What to do: Reproduce exactly the opening lines of the listing, stopping after the line that contains "round nursery pot." and including it.

Data provided:
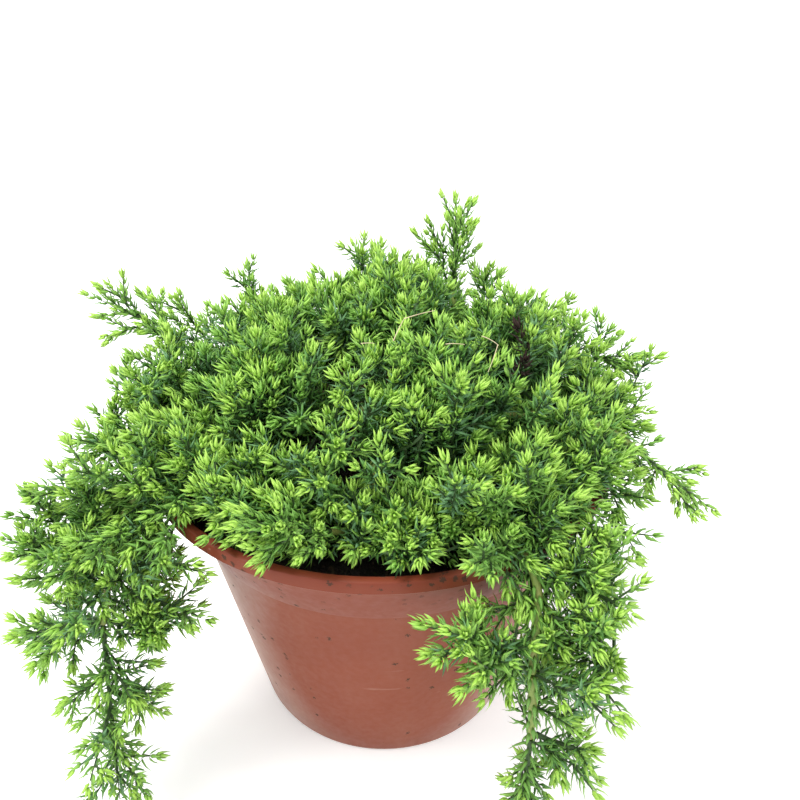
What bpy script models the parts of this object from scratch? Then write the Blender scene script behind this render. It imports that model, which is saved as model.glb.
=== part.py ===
"""A Japanese garden juniper, a low creeping conifer, in a round nursery pot.

Metres, +Z up, +X to the right of the front view and -Y towards its viewer. The origin
is the middle of the pot's flat foot. Plan angles are in degrees from the front, turning
to the right. A mass of foliage keeps to its own egg-shaped space: one stem, twigs that
branch off it by a seeded rule, and toothed sprays of needles at their ends.
"""

import collections
import math
import random

import bmesh
import bpy
from mathutils import Matrix, Vector

# The pot
POT_HEIGHT = 0.115
RIM_RADIUS = 0.0851
LIP_HEIGHT = 0.0045
LIP_STEP = 0.0012
LIP_WIDTH = 0.0030
COLLAR_HEIGHT = 0.026
COLLAR_FOOT_RADIUS = 0.0723
WALL_TOP_RADIUS = 0.0710
BASE_RADIUS = 0.0539
WALL = 0.0015
FLOOR = 0.0018
EDGE = 0.0006
POT_SIDES = 36
DRAIN_HOLES = 8
DRAIN_RADIUS = 0.004
DRAIN_RING = 0.038
DRAIN_SIDES = 8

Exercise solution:
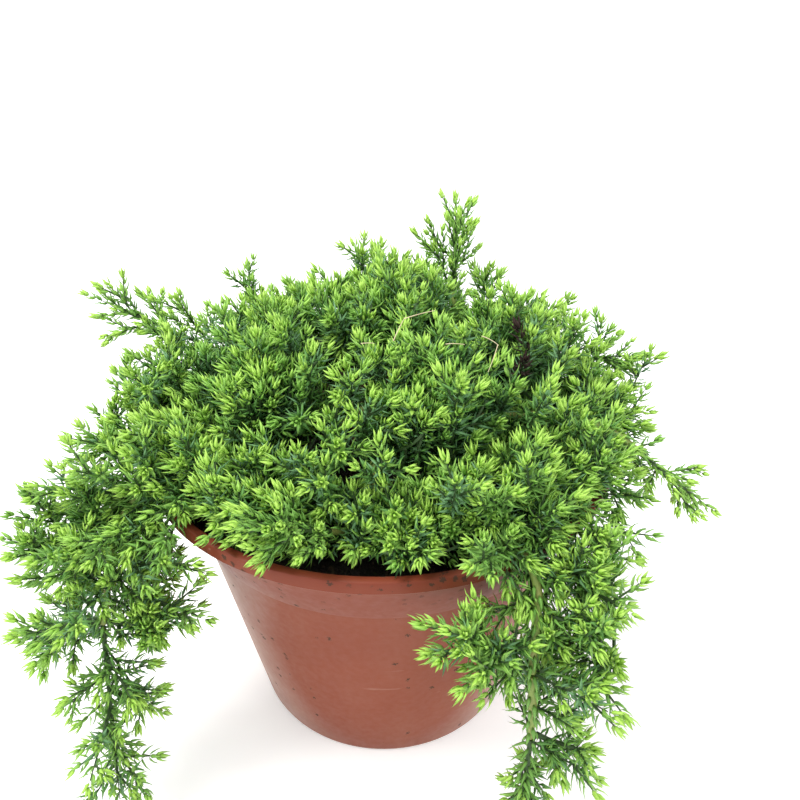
What bpy script models the parts of this object from scratch? Then write the Blender scene script behind this render. It imports that model, which is saved as model.glb.
=== part.py ===
"""A Japanese garden juniper, a low creeping conifer, in a round nursery pot.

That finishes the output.